The Supreme Court decision to strike down the Defense of Marriage Act will affect their tax, retirement, estate and healthcare plans.

June 27, 2013|By Andrew Tangel and Alana Semuels

NEW YORK — Andrew Cohen and his husband look forward to a simpler tax season, courtesy of the U.S. Supreme Court's historic ruling on gay marriage.

They had to hire an accountant to help them navigate the tax labyrinth facing gay couples. For last year's federal returns, they filed single because the government didn't recognize their marriage. They filed New York taxes as married because the state recognizes the marriage, but then were required to include a pretend joint federal filing.

"It's just been confusing," said Cohen, a 34-year-old lawyer who married his husband, Christopher Michaud, in July. "We'll just be glad to do our taxes just like any other family."

Now that the high court has struck down the Defense of Marriage Act, people like Cohen have a slew of financial questions as federal agencies and employers begin working out how the Supreme Court's ruling might change decisions made at kitchen tables across the country. The decision will affect not only taxes but also retirement, estate and healthcare plans.

President Obama on Thursday expressed support for a broad interpretation to extend federal benefits to the greatest number of married same-sex couples.

Obama, speaking to reporters on a trip to Senegal, said White House and Justice Department lawyers had been combing through federal statutes even before the court struck down DOMA. A key issue, according to administration officials, is how to treat couples who married in a state that recognizes same-sex unions but who live in a state that does not.

"If you've been married in Massachusetts, and you move somewhere else, you're still married," Obama said, but added that he was "speaking as a president, not a lawyer."
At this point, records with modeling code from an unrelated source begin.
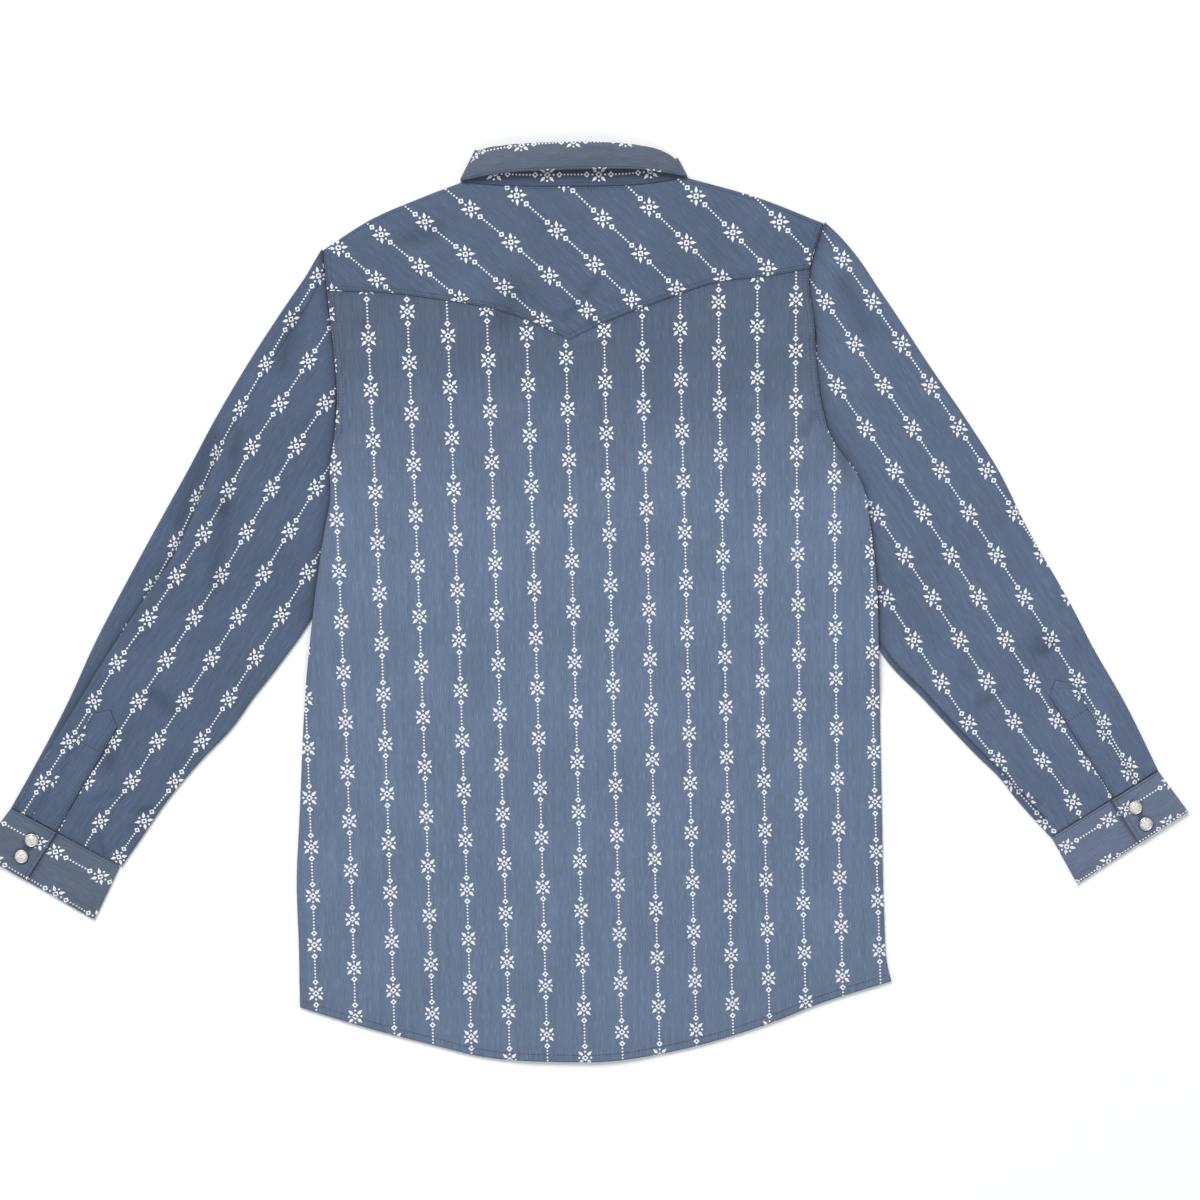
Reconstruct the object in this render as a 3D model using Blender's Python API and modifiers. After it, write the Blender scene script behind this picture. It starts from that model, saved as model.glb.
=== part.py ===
"""Western snap shirt, laid flat on its front with its back up.

Lengths are in millimetres until a mesh is made. From above, +X runs to the right sleeve, +Y to the
collar and +Z up from the surface that the shirt lies on. The origin is the middle of its footprint.
Every panel is an outer surface on a grid, given its wall inwards by a Solidify modifier.
"""
import math

import bpy
import numpy as np
from mathutils import Vector
from mathutils.bvhtree import BVHTree

MM = 0.001

# Walls and gaps
CLOTH = 1.0         # wall of one panel
SEAM_GAP = 0.3      # between pieces that are sewn together or lie on each other
SLOPED_GAP = SEAM_GAP / math.cos(math.radians(50))     # the same, measured along X or Y at a slanted seam
LAP_AIR = 0.1       # more between the placket band and the front under it
LAYER_GAP = 1.0     # air between the front and the back, in the body and in a sleeve
EDGE_RADIUS = (2 * CLOTH + LAYER_GAP) / 2   # outside of the fold along a sleeve
LAID_ON = CLOTH + SEAM_GAP                  # how far a layer lifts what lies on it
SLEEVE_HEIGHT = 2 * EDGE_RADIUS             # of a sleeve lying flat

# Grids
SHOULDER_COLUMNS = 6      # across one shoulder of the yoke
NECK_COLUMNS = 16         # across the neck
YOKE_ROWS = 3
ARMHOLE_ROWS = 5          # of the back, below the yoke
SIDE_ROWS = 14
FRONT_COLUMNS = 6         # across one shoulder, and again across half the neck
BAND_ROWS = 24
SLEEVE_ROWS = 20
UNDERARM_PACE = 0.72      # under 1 it sets the first rings further apart under the arm
SLEEVE_COLUMNS = (0, 0.12, 0.25, 0.38, 0.5, 0.62, 0.75, 0.88, 1)   # across shares of the top of a sleeve
CUFF_ROWS = 3
PLACKET_ROWS = 6
STATIONS_PER_ROW = 3      # of the collar's strips
STAND_COLUMNS = 4
FALL_SHARES = (0, 0.14, 0.27, 0.38, 0.5, 0.64, 0.82, 1)
SNAP_SIDES = 20
# A seam draws its two layers together: each row (distance in from the seam, how far a layer moves)
SEAM_PINCH = ((0.0, 0.35), (3.0, 0.12), (7.0, 0.0))
ARC_ANGLES = (math.pi / 4, 0.0, -math.pi / 4)      # points round a sleeve's fold, from its top to its bottom
FOLD_ANGLES = tuple(math.radians(a) for a in (-60, -30, 0, 30, 60))    # round a fold of the collar
SMOOTH_ANGLE = math.radians(40)
MERGE = 0.00001                                    # metres

# Outlines, each row (x, y)
SHOULDER_LEFT = ((-238.5, 322.5), (-195, 350.5), (-150, 370), (-113, 384))
NECK_BACK = ((-113, 384), (-76, 381), (-9, 380), (53, 382), (97, 388.5))
SHOULDER_RIGHT = ((97, 388.5), (158.5, 371.5), (221.5, 347))
YOKE_SEAM_LEFT = ((-235, 285), (-173, 282.5), (-126, 276), (-83.5, 268.5), (-62, 262), (-32, 249.5),
                  (-12.5, 240))
YOKE_SEAM_RIGHT = ((-12.5, 240), (14, 253), (58, 270.5), (87.5, 281.5), (126, 293.5), (166, 298),
                   (208.5, 305.5))
ARMHOLE_LEFT_YOKE = ((-238.5, 322.5), (-237, 303), (-235, 285))
ARMHOLE_LEFT_BACK = ((-235, 285), (-232, 258), (-228, 222), (-226, 185), (-228, 150))
ARMHOLE_RIGHT_YOKE = ((221.5, 347), (214, 325), (208.5, 305.5))
ARMHOLE_RIGHT_BACK = ((208.5, 305.5), (208, 286), (212, 262), (215, 217), (218, 190), (224, 160))
SIDE_LEFT = ((-228, 150), (-232, 127), (-232, 93), (-237.5, 62.5), (-244, 19.5), (-249.5, -27),
             (-254, -73), (-260.5, -200), (-263, -257), (-261, -318), (-260, -373.5))
SIDE_RIGHT = ((224, 160), (230, 147), (242, 130), (257, 107), (261.5, 90), (263.5, 75), (269.5, 25),
              (272, -44), (273, -100), (275, -200), (277, -290), (280, -335), (283.5, -349.5))
HEM = ((-260, -373.5), (-203, -391), (-136, -408.5), (-94.5, -418.5), (-19, -423.7), (16, -423.7),
       (87.5, -413), (169.5, -389), (221, -369), (283.5, -349.5))

# Front of the shirt, which lies on the table: each row (x, y)
NECK_FRONT_LEFT = ((-113, 384), (-105, 364), (-88.5, 340), (-60, 318), (-28, 306))
NECK_FRONT_RIGHT = ((-24, 305), (8, 306), (40, 318), (70, 340), (88, 364), (97, 388.5))
BAND_LEFT, BAND_RIGHT = -28.0, 8.0      # edges of the placket band
BAND_TOP, BAND_BOTTOM = 305.0, -423.4
RIGHT_FRONT_EDGE = -24.0                # edge of the right front, under the band

# Sleeves: outer and inner edges and the seam with the cuff, each row (x, y) from shoulder to cuff
SLEEVE_LEFT_OUTER = ((-238.5, 322.5), (-252, 302.5), (-278.5, 264), (-338.5, 166.5), (-363.5, 119.5),
                     (-394.5, 63.5), (-421, 14.5), (-449.5, -40.5), (-471, -88), (-505, -153.5),
                     (-525.5, -190))
SLEEVE_LEFT_INNER = ((-221, 151), (-226, 105), (-235, 50), (-246, -8), (-279.5, -59.5), (-304, -91),
                     (-321, -115), (-353, -149), (-380, -181), (-410, -224), (-424, -244))
SLEEVE_RIGHT_OUTER = ((221.5, 347), (240, 331), (277, 280), (319.5, 215.5), (354.5, 164), (384, 117),
                      (406, 72), (448, -2), (471.5, -47), (497, -91), (524, -145.5), (529, -156))
SLEEVE_RIGHT_INNER = ((221, 161), (226, 120), (240, 60), (258, -5), (274, -47), (314, -91),
                      (361.5, -141.5), (383.5, -163), (397.5, -181), (430, -217))

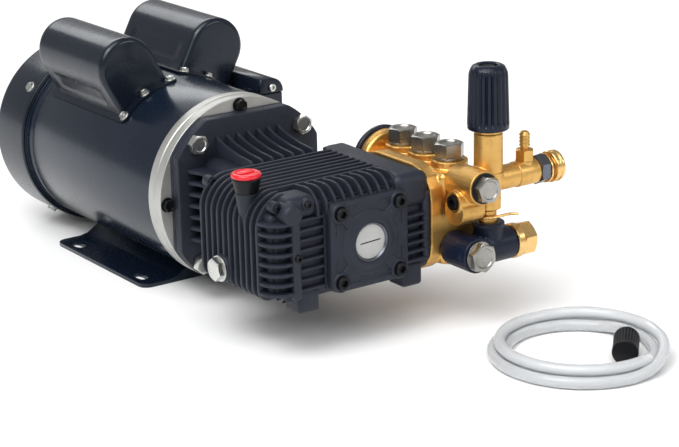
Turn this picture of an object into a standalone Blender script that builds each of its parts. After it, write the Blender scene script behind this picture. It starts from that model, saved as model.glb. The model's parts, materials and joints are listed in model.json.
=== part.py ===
"""Electric pressure washer pump: motor, triplex plunger pump, unloader, couplings and suction hose.

Metres, +Z up. The motor's shaft runs along Y with the pump at -Y, and the pump's brass head is at +X.
The origin is the middle of the motor foot's underside.
"""

import math

import bmesh
import bpy
from mathutils import Matrix, Vector

# ---------------------------------------------------------------- driving dimensions (metres)
GAP = 0.0003                 # clearance between neighbouring parts

SHAFT_Z = 0.0889             # shaft height above the foot
SHELL_RADIUS = 0.081
SHELL_BORE = 0.0785
SHELL_BACK_Y = 0.106
CASE_SEGMENTS = 40           # facets round the motor's case
RIM_RADIUS = 0.082
RIM_BACK_Y = -0.110          # joint between shell and front end bell
RIM_FRONT_Y = -0.130
REGISTER_RADIUS = 0.05715
MOTOR_SHAFT_RADIUS = 0.0085
COVER_RADIUS = 0.086         # fan cover
COVER_FRONT_Y = 0.1173
COVER_BACK_Y = 0.178

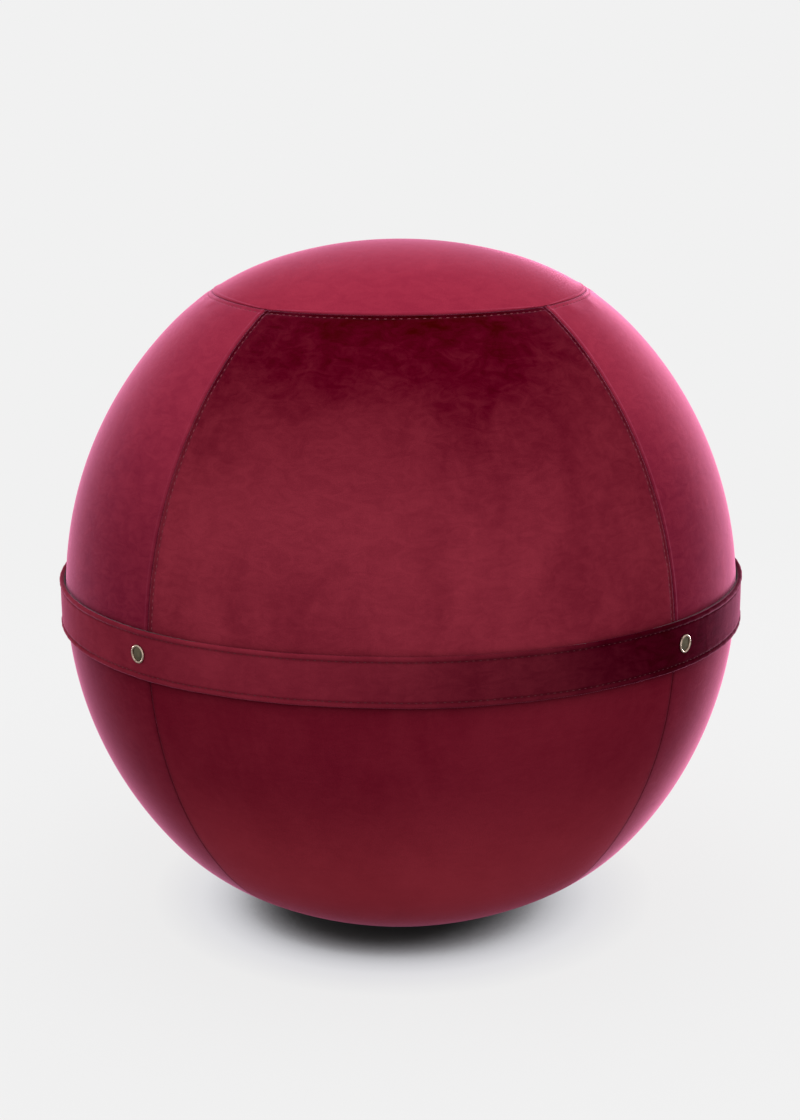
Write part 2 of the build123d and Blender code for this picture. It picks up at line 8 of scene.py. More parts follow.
# Sitting ball in a raspberry velvet cover, with a carrying belt held by press studs round its waist.
# Metres and degrees in the frame's own axes: +Z is up, the front faces -Y, the floor is at zero.
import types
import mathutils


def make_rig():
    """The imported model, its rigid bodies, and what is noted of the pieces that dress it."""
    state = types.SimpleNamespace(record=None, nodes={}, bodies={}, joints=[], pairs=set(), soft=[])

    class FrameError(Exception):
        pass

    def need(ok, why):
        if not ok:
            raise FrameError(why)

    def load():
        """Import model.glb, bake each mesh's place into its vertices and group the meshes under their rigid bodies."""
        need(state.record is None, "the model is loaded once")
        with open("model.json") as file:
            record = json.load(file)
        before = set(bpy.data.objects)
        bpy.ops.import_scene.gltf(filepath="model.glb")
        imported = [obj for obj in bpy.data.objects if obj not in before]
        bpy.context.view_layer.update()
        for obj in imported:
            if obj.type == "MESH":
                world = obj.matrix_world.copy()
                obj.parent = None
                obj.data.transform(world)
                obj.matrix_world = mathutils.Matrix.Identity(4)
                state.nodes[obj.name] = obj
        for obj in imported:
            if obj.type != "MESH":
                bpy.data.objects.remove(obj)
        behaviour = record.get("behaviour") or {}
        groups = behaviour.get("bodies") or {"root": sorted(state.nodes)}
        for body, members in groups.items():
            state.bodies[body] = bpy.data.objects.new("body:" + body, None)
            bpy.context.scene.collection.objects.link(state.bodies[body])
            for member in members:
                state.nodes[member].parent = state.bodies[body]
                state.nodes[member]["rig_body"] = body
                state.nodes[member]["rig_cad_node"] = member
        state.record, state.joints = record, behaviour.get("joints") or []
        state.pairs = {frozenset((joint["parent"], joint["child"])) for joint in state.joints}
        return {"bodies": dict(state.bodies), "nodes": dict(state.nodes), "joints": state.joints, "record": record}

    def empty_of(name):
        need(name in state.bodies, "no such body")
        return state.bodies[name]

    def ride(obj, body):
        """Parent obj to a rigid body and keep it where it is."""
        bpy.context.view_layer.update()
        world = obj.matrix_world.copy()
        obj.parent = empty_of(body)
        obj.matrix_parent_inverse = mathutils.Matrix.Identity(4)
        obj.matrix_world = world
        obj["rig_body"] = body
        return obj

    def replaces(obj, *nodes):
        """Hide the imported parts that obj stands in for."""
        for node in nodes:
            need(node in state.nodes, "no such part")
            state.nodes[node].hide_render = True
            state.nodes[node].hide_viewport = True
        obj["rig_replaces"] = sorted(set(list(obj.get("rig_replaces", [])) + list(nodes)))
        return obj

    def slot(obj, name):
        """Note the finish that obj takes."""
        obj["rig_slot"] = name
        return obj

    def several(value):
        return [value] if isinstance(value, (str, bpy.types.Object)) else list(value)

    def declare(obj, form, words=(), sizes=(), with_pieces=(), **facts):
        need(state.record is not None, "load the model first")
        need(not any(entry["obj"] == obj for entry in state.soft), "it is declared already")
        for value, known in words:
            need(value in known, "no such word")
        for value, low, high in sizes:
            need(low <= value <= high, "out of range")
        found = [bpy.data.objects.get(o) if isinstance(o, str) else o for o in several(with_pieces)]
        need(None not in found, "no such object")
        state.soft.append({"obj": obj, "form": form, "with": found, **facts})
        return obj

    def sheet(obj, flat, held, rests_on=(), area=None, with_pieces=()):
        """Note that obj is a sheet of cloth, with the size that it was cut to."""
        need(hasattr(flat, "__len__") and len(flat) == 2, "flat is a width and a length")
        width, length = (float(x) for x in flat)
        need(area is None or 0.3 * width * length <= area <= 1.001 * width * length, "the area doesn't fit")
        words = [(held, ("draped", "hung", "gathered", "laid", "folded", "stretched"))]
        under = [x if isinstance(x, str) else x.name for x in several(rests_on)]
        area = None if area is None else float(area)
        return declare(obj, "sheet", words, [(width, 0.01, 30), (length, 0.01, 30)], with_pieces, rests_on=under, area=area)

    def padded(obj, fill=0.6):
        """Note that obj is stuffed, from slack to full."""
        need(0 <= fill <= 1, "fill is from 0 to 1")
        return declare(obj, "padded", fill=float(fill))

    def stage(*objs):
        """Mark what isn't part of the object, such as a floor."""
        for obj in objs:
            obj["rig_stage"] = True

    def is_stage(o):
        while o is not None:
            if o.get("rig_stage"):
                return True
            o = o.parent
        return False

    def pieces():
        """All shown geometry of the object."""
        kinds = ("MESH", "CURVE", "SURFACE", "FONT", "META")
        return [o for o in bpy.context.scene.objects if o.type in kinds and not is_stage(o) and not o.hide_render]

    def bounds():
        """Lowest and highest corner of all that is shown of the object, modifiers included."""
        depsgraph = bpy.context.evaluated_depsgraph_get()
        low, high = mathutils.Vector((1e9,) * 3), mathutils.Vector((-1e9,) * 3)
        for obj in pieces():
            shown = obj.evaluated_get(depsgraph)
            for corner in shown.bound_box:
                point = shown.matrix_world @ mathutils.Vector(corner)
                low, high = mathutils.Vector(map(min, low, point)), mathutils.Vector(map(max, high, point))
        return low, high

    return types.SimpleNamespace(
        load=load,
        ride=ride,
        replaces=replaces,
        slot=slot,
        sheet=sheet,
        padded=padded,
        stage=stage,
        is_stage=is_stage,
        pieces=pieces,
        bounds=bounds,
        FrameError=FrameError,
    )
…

Among the major tax questions facing married gay couples: Will the Internal Revenue Service allow married gay and lesbian couples to amend previous tax returns, which could enable some couples to get refunds from past years? And will federal programs benefit married same-sex couples even if they live in a state that doesn't recognize gay marriage?

"It's unclear how the ruling is going to be interpreted by each state," said Catherine Stamm, a senior associate with Mercer, a human resources consulting company. "We need to get some guidance from the IRS."

The IRS said Thursday it was reviewing the DOMA decision and would "move swiftly to provide revised guidance in the near future."

Joint filings could bring some a marriage bonus if one person makes significantly more than the other, and their marriage brings the high earner into a lower tax bracket.

But it could also cost high-earning couples more. If both spouses make a lot of money, they could be thrust into a higher tax bracket. Couples with one who has a lower income may also not qualify for certain tax benefits or credits when their earnings are combined.

"It's a double-edged sword," said Anna Pfaehler, a portfolio manager at Palisades Hudson Financial Group. "With a joint filing, if you have too much income, you might not be able to take certain credits."

Wednesday's ruling should make many things — financial or otherwise — much easier for Carson Glover of New York.

Glover's husband, who is listed on his health insurance plan, will no longer be taxed for those benefits. Because they now qualify for spousal Social Security benefits, they can cancel the life insurance policies they took out on themselves to ensure their adopted daughter would be provided for.

Neither will be taxed on the house they own together, should one of them die.

"They say there's over 1,000 tax benefits to marriage, but for me, beyond the validation of our marriage and the family that we've built, I feel much better in the long term knowing that my family will be cared for," said Glover, 36.

Transferring savings should become easier too.

Long before the high court's ruling, gay couples have been able to name spouses as beneficiaries for retirement accounts. But when one spouse dies, the account would be classified as an inherited account, requiring immediate withdrawals, said Susan Wolford, a senior vice president at Morgan Stanley Wealth Management in Beverly Hills.

Now, just as with straight couples, a surviving gay spouse could roll the late spouse's retirement savings into his or her account, Wolford said.

"Opposite-sex married couples have been able to do that as long as I can remember," she said. "Presumably — and I put that in quotes — we can have the same opportunities now."

Same-sex spouses should also receive Social Security benefits post-DOMA.

"We could never have talked about my partner being eligible for my Social Security benefits when I die," said Wolford, who married her wife before Proposition 8 halted same-sex marriages in California.